After a three-year hiatus, a bill to mandate genocide education in Connecticut’s public high schools may again be on the table.

Law makers consider genocide education, again

The General Assembly’s education committee last considered the idea in 2008, at the request of schools and school systems throughout the state that lacked an appropriate and effective genocide-education curriculum. The proposed bill required the State Department of Education to develop a genocide-awareness curriculum to promote understanding of the meaning, history, and consequences of genocide. This curriculum would not be mandatory, but rather would be made available to any school district or school interested in offering genocide education.
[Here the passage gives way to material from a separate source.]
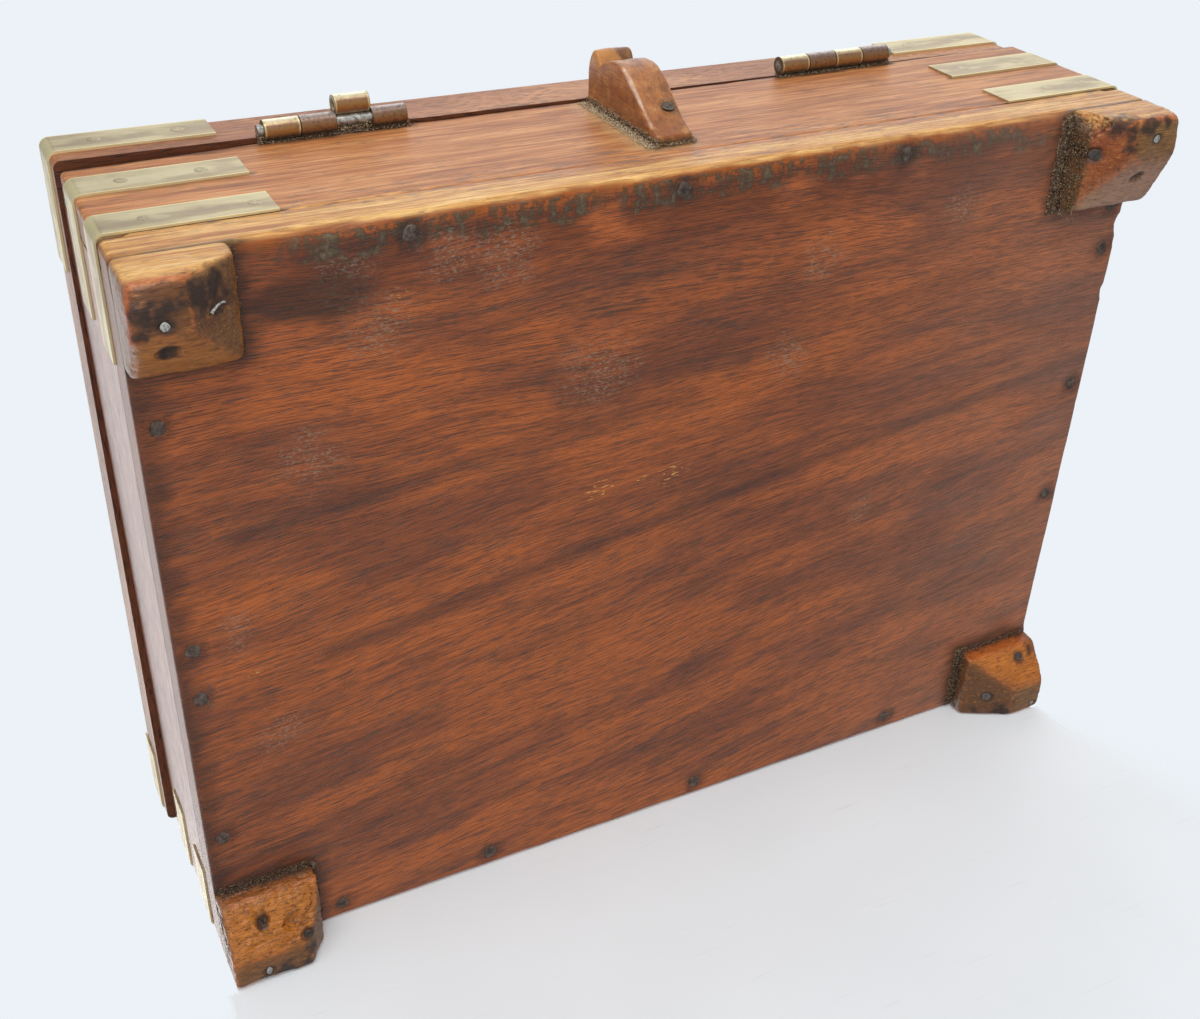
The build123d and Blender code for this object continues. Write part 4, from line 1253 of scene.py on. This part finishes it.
def hinge_finish(name, under, round_tone, side_tone, top, rim_share):
    finish = Finish(name)
    cloud = finish.noise(finish.spot, 0.22, 4.0, 0.6)
    # tones by the way the barrel faces: a painted highlight on the side that faces up and out, and
    # painted shade with tarnish round the rest
    height = finish.line(cloud, 0.16, finish.line(finish.facing()[2], 0.5, 0.42))
    finish.colour = finish.tones(
        height, (0.02, under), (0.10, round_tone), (0.22, side_tone), (0.33, top), (0.62, top),
        (0.78, side_tone),
    )
    # each knuckle has worn rims, and painted shade in the gap between it and the next
    for low, high in LEAVES.values():
        share = finish.maths("DIVIDE", finish.less(finish.x, low[0]), PITCH)
        off = finish.maths("ABSOLUTE", finish.less(finish.maths("FRACT", share), 0.5))
        here = finish.times(finish.maths("GREATER_THAN", finish.x, low[0] - 3),
                            finish.maths("LESS_THAN", finish.x, high[0] + 3))
        finish.coat(finish.times(finish.rise(off, 0.42, 0.45), here), (240, 218, 158), rim_share)
        finish.coat(finish.times(finish.rise(off, 0.472, 0.49), here), (44, 36, 30), 0.85)
    patch = finish.noise(finish.spot, 1.1, 4.0, 0.75)
    crust = finish.maths("ADD", patch, 0.06 * (1 - rim_share))
    finish.coat(finish.rise(crust, 0.54, 0.70), (84, 68, 52), 0.62)
    # dirt, and painted shade, where the barrel meets the wall
    near_wall = finish.rise(finish.less(finish.y, BACK_FACE), 2.4, 0.6)
    finish.coat(finish.times(near_wall, finish.rise(patch, 0.36, 0.56)), (74, 64, 48), 0.8)
    return finish.close(finish.line(patch, 0.25, 0.22), 0.55, cloud, 0.00012)


# each leaf's tones, from its underside up to the painted highlight on top
lid_leaf_brass = hinge_finish(
    "lid leaf brass", (160, 118, 70), (150, 114, 90), (222, 198, 152), (255, 246, 214), 0.6
)
case_leaf_brass = hinge_finish(
    "case leaf brass", (146, 106, 68), (138, 106, 86), (156, 134, 124), (190, 174, 168), 0.0
)
for side in LEAVES:
    finish_node(f"hinge_{side}_lid_leaf", lid_leaf_brass)
    finish_node(f"hinge_{side}_case_leaf", case_leaf_brass)


def steel_finish(name, dark, light):
    finish = Finish(name)
    rust = finish.noise(finish.spot, 0.7, 4.0, 0.7)
    finish.colour = finish.tones(rust, (0.36, dark), (0.62, light))
    return finish.close(finish.line(rust, 0.3, 0.3), 0.8, rust, 0.00008)


pin_steel = steel_finish("hinge pin iron", (104, 100, 90), (196, 196, 190))
finish_node("hinge_left_pin", pin_steel)
finish_node("hinge_right_pin", pin_steel)


def hinge_crumbs():
    strips = []
    for side, (low, high) in LEAVES.items():
        start = (low[0] - 2.0, BACK_FACE, RIM - 1.3)
        end = (high[0] + 2.0, BACK_FACE, RIM - 1.3)
        strips.append((start, end, (0, 0, -1.4), (0, 0.5, 0), 300, 0.30, 0.45))
        strips.append((start, end, (0, 0, 0.6), (0, 0.9, 0), 200, 0.28, 0.6))
        # round the end of each pin
        tip = high[0] if side == "right" else low[0]
        strips.append(((tip - 1, BACK_FACE, RIM - 1.0), (tip + 1.4, BACK_FACE, RIM - 1.0),
                       (0, 0, 1.6), (0, 1.6, 0), 90, 0.34, 0.1))
    # thick under the bare part of the right pin
    left = LEAVES["right"][0][0]
    strips.append(((left + PITCH * 0.9, BACK_FACE, RIM - 1.2),
                   (left + PITCH * 2.2, BACK_FACE, RIM - 1.2),
                   (0, 0, 1.4), (0, 2.6, 0), 420, 0.36, 0.05))
    crumbs("crumbs_hinges", 71, strips)


hinge_crumbs()


def leaf_screws(leaf, face, out):
    """Flush slotted screws, three to a leaf."""
    turns = np.linspace(0, 2 * np.pi, AROUND, endpoint=False)
    flat_circle = circle(AROUND, np.array((1.0, 0.0, 0.0)), np.array((0.0, 1.0, 0.0)))
    rings = (0.0, 0.9, 1.6, 1.75)
    points, faces, grime = [], [], []
    for side in LEAVES:
        low, high = corners(f"hinge_{side}_{leaf}_leaf")
        for share, drop in ((0.14, 5.2), (0.5, 3.6), (0.86, 5.2)):
            x = low[0] + (high[0] - low[0]) * share
            y = low[1] + 8.2 - drop
            faces += ring_faces(len(rings), AROUND, len(points) * AROUND)
            for ring in rings:
                z = face + out * (0.04 if ring < 1.7 else -0.3)
                points.append((x, y, z) + ring * flat_circle)
                slot = np.abs(np.sin(turns + share * 9) * ring) < 0.3
                grime.append(np.where(slot, 1.0, 0.9 if ring > 1.7 else 0.0))
    faces = np.array(faces)[:, ::out]
    made = piece(leaf + "_leaf_screws", np.concatenate(points), faces, pin_brass)
    mark(made, "grime", np.concatenate(grime))
    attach(made, leaf)


LID_HEIGHT = 17.7
leaf_screws("case", RIM, 1)
leaf_screws("lid", corners("lid_panel")[1][2] - LID_HEIGHT, -1)

# ---------------------------------------------------------------------------------------------
# Lock. A brass case let into the front with its selvedge on the rim, a steel bolt that slides in
# it, a link plate with two staples under the lid, and a brass escutcheon round the keyhole.
# ---------------------------------------------------------------------------------------------


def lock_finish():
    finish = Finish("lock brass")
    cloud = finish.noise(finish.spot, 0.22, 5.0, 0.65)
    finish.colour = finish.tones(
        cloud, (0.36, (120, 94, 62)), (0.52, (176, 148, 98)), (0.68, (208, 184, 132))
    )
    drawn = finish.grain((12.0, 0.3, 0.3))
    finish.coat(0.35, finish.mix(drawn, (120, 98, 66), (218, 196, 146)))
    return finish.close(finish.line(cloud, 0.3, 0.22), 0.9, cloud)


lock_brass = lock_finish()
for name in ("lock_case", "lock_link", "keyhole_escutcheon"):
    finish_node(name, lock_brass)
finish_node("lock_bolt", steel_finish("bolt steel", (84, 80, 76), (156, 154, 150)))

# ---------------------------------------------------------------------------------------------
# Studio. A pale floor in two sheets, of which each view sees the one that faces it, soft lights
# all round in a pale room, and the camera, which looks up at the back from below the box.
# ---------------------------------------------------------------------------------------------
scene = bpy.context.scene


def floor_sheet(name, points, faces, fade):
    """A pale sheet, seen only from its front, that melts into the room away from the box."""
    finish = Finish(name)
    cloudy = finish.noise(finish.spot, 0.02, 3.0)
    finish.colour = finish.mix(cloudy, (230, 234, 236), (239, 242, 244))
    lines = finish.grain((30.0, 1.0, 1.0), 0.9, 2.0, 0.6)
    finish.coat(finish.rise(lines, 0.66, 0.74), (206, 202, 192), 0.25)
    made = piece(name, np.array(points), faces, finish.close(0.9))
    hidden = finish.maths("MAXIMUM", finish.add("NewGeometry", {}, out=6), fade(finish))
    clear = finish.add("BsdfTransparent", {})
    both = finish.add("MixShader", {0: hidden, 1: finish.shader.outputs[0], 2: clear})
    finish.set(finish.tree.nodes["Material Output"].inputs[0], both)
    for rays in ("shadow", "diffuse", "glossy", "transmission"):
        setattr(made, "visible_" + rays, False)


def far_off(finish):
    distance = finish.add("VectorMath", {0: finish.spot}, out=1, operation="LENGTH")
    return finish.rise(distance, 450.0, 1300.0)


def far_or_beyond(finish):
    """Beside the box the sheet thins out round the corner of the part in front of it."""
    aside = finish.less(finish.maths("ABSOLUTE", finish.x), HALF_CASE)
    aside = finish.maths("MAXIMUM", aside, 0.0)
    before = finish.maths("MAXIMUM", finish.times(finish.z, -1.0), 0.0)
    slant = finish.maths("DIVIDE", before, finish.maths("ADD", aside, 1.0))
    beyond = finish.times(finish.rise(aside, 0.0, 2.0), finish.rise(slant, 7.0, 0.1))
    return finish.maths("MAXIMUM", beyond, far_off(finish))


# In millimetres: the floor lies just under the feet, or just before the front of the bottom board
HALF_CASE = 150.0
FLOOR = -0.3
EDGE = BOARD_LOW[1] - 0.3
HALF = HALF_CASE - 1.5
TOP = 20.0
FAR = 2000.0
floor_sheet(
    "floor",
    [(-FAR, -FAR, FLOOR), (FAR, -FAR, FLOOR), (FAR, FAR, FLOOR), (-FAR, FAR, FLOOR)],
    [(0, 1, 2, 3)],
    far_off,
)
# the same floor as it lies when the box is stood on its front, under the box and before it
floor_sheet(
    "floor_on_edge",
    [
        (-FAR, EDGE, -FAR), (-FAR, EDGE, 0), (FAR, EDGE, 0), (FAR, EDGE, -FAR),
        (-HALF, EDGE, 0), (-HALF, EDGE, TOP), (HALF, EDGE, TOP), (HALF, EDGE, 0),
    ],
    [(0, 1, 2, 3), (4, 5, 6, 7)],
    far_or_beyond,
)


def soft_light(name, spot, aim, size, power, colour=(1.0, 1.0, 1.0)):
    data = bpy.data.lights.new(name, "AREA")
    data.shape = "DISK"
    data.size = size
    data.energy = power
    data.color = colour
    made = bpy.data.objects.new(name, data)
    made.location = spot
    made.rotation_mode = "QUATERNION"
    made.rotation_quaternion = (Vector(aim) - Vector(spot)).to_track_quat("-Z", "Y")
    scene.collection.objects.link(made)


soft_light("key_light", (0.3, 1.3, -0.3), (0, 0, 0.05), 1.2, 12.0, (1.0, 0.99, 0.97))
soft_light("under_light", (0.5, 0.5, -1.2), (0, 0, 0.03), 1.0, 6.0, (0.96, 0.98, 1.0))
soft_light("top_light", (-0.7, 0.5, 1.1), (0, 0, 0.05), 1.6, 6.5)
soft_light("end_light", (0.45, -0.8, 1.2), (0.1, 0, 0.05), 1.2, 5.0)
soft_light("front_light", (0.5, -1.3, 0.6), (0, 0, 0.05), 1.0, 4.0)

world = bpy.data.worlds.new("pale room")
scene.world = world
world.use_nodes = True
tree = world.node_tree
seen = tree.nodes["Background"]
seen.inputs[0].default_value = paint(236, 242, 247)
seen.inputs[1].default_value = 1.0
lit = tree.nodes.new("ShaderNodeBackground")
lit.inputs[0].default_value = paint(236, 242, 250)
lit.inputs[1].default_value = 0.45
which = tree.nodes.new("ShaderNodeMixShader")
path = tree.nodes.new("ShaderNodeLightPath")
tree.links.new(path.outputs["Is Camera Ray"], which.inputs[0])
tree.links.new(lit.outputs[0], which.inputs[1])
tree.links.new(seen.outputs[0], which.inputs[2])
tree.links.new(which.outputs[0], tree.nodes["World Output"].inputs[0])
scene.view_settings.view_transform = "Standard"

camera_data = bpy.data.cameras.new("camera")
camera_data.lens = 43.458
camera_data.sensor_width = 36.0
camera_data.clip_start = 0.01
camera = bpy.data.objects.new("camera", camera_data)
right = Vector((-0.89275594, 0.02710609, -0.44972446))
down = Vector((0.22506524, -0.83788756, -0.49728269))
forward = Vector((-0.39029792, -0.54516942, 0.74192846))
turn = Matrix((right, -down, -forward)).transposed()
camera.matrix_world = Matrix.Translation((0.18749, 0.23145, -0.29008)) @ turn.to_4x4()
scene.collection.objects.link(camera)
scene.camera = camera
The bill was supported by a wide range of community members, including Holocaust survivors, educators, high-school and university students. Members of the Connecticut Coalition to Save Darfur (CCSD) also lobbied for the bill, but sought funding for genocide intervention, a financial commitment the education committee was unwilling to make.
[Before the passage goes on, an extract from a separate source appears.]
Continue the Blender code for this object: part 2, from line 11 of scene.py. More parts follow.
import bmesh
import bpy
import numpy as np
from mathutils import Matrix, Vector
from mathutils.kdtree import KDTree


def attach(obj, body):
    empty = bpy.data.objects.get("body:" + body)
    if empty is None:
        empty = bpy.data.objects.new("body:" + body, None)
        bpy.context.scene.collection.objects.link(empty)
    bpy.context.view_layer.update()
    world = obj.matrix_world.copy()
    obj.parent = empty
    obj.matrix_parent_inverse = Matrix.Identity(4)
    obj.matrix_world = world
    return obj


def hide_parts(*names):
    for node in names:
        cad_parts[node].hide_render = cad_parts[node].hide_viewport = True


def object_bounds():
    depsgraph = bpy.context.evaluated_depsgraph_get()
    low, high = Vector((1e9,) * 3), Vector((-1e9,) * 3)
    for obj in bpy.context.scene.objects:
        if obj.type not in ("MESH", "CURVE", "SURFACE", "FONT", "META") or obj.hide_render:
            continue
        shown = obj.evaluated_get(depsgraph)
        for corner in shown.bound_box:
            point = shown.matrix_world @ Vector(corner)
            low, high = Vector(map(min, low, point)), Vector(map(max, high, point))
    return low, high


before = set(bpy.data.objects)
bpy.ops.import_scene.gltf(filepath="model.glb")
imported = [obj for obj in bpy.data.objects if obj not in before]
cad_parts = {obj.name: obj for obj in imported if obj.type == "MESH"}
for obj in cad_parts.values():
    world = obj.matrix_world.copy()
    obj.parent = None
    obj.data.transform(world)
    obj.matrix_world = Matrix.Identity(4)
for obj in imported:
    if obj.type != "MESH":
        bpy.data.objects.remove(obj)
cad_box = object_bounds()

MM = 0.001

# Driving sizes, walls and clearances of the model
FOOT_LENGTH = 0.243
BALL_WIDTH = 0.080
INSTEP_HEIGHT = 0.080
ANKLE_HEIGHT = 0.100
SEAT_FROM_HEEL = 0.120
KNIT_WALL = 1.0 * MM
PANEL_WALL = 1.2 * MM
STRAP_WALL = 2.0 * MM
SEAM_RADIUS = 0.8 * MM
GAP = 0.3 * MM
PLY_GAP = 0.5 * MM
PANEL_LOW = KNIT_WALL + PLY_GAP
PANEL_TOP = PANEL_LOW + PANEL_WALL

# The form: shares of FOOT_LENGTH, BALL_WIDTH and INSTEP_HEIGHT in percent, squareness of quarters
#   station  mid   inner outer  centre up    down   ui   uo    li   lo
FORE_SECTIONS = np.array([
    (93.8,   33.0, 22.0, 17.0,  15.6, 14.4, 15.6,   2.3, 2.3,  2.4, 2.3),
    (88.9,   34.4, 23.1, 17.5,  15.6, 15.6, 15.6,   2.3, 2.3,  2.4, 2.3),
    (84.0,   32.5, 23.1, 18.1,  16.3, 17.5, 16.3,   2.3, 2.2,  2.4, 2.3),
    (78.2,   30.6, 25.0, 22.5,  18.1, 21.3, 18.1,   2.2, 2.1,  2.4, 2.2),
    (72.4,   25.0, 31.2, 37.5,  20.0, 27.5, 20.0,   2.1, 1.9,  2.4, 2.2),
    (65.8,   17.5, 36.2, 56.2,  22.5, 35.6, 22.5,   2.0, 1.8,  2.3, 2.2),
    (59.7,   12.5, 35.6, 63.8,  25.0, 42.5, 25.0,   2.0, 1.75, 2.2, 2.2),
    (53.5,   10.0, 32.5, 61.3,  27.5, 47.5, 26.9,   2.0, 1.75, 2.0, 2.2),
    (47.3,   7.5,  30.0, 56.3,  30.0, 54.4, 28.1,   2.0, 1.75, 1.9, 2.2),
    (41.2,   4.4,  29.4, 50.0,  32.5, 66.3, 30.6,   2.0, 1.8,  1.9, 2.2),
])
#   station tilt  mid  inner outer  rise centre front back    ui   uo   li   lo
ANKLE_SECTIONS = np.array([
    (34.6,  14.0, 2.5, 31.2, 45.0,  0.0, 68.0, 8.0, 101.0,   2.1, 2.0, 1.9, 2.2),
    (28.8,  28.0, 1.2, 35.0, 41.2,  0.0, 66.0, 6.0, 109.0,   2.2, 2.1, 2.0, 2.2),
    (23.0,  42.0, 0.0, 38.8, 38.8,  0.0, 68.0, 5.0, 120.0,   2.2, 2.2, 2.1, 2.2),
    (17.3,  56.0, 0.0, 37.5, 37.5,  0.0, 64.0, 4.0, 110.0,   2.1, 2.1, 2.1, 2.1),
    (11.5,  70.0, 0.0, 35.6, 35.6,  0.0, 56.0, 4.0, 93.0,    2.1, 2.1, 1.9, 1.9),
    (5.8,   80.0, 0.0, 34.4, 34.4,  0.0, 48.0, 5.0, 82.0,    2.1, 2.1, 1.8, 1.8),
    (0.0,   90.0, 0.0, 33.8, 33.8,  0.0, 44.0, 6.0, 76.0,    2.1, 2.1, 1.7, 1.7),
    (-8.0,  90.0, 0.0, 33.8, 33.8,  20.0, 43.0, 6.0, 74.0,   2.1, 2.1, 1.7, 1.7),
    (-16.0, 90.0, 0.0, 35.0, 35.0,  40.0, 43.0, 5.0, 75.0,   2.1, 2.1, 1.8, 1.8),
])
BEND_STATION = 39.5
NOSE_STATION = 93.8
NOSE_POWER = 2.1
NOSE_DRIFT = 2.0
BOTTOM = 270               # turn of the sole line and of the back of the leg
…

Recently, CCSD leadership agreed to drop the request and the campaign for genocide education resumed. Last week, members of the loosely organized Connecticut Teach Against Genocide (CT-TAG) campaign met separately with State Sen. Andrea Stillman and State Rep. Andrew Fleischmann, co-chairs of the Connecticut General Assembly education committee, to expand the existing unfunded mandate.
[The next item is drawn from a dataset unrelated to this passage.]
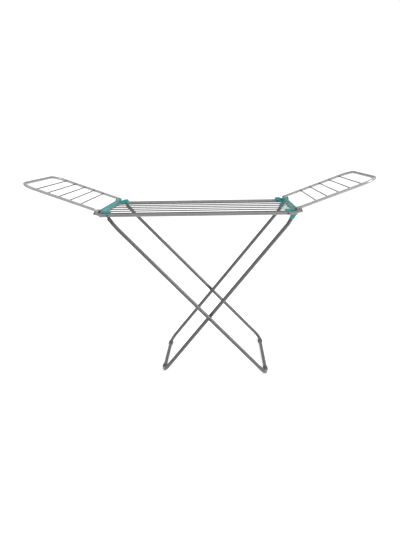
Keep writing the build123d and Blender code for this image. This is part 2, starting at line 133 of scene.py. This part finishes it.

Participants included Rev. Timothy Oslovich, CCSD chair; Bob Fishman, executive director of JFACT (Jewish Federation Association of Connecticut), Rabbi Philip Lazowski and Dr. Joseph Olzacki, co-founders of The Identity Project on genocide education at Bloomfield High School; and Jerry Fischer, executive director of the Jewish Federation of Eastern Connecticut and longtime constituent of Sen. Stillman.
At present, Connecticut mandates that the public high-school social-studies curriculum include U.S. history and a half-year of civics. The statute reads that the Holocaust “shall” be taught as part of the U.S. history component. But “shall” is different than “must,” says Fishman.
“We know, through JFACT’s Echoes and Reflections Holocaust-education program and the Maurice Greenberg Center for Judaic Studies at University of Hartford, that there are a lot of teachers out there teaching the Holocaust,” he says. “But we don’t know how many school systems are teaching the Holocaust.”
By expanding the mandate to read “Holocaust/Genocide education,” the issue gets tricky. As an aspect of World War II, the Holocaust is considered part of U.S. history, but other genocides are not and would have to be added to a world-history curriculum mandate.
“Teach Against Genocide” is a state-by-state campaign for genocide education, spearheaded by Save Darfur coalitions throughout the U.S. Participants lobby local school boards and state legislatures to include human-rights and genocide education in the school curriculum, and provide teacher trainings and materials, in the belief that every student should learn about mass atrocities and what can be done to prevent and stop them.
Olzacki says that he was inspired to participate in CT-TAG when Holocaust survivor Joseph Korzenik died earlier this year. Korzenik, a West Hartford resident, dedicated his later years to educating young people about the Holocaust and the dangers of prejudice and hatred. Korzenik chaired the annual Holocaust commemoration in the senate chambers of the state Capitol in Hartford. He visited schools throughout New England, New Jersey, and New York, lecturing about the experiences he endured as a young man.
“Joe was a passionate advocate of Holocaust/Genocide education,” says Olzacki. “I cannot count how many times he would come into my office at Bloomfield High School and talk about ‘the kids’ and how he was concerned about the next generation – making sure that they understood the lessons of the past. He would ask, ‘what if they forget? ‘Who will teach them when we are all gone?’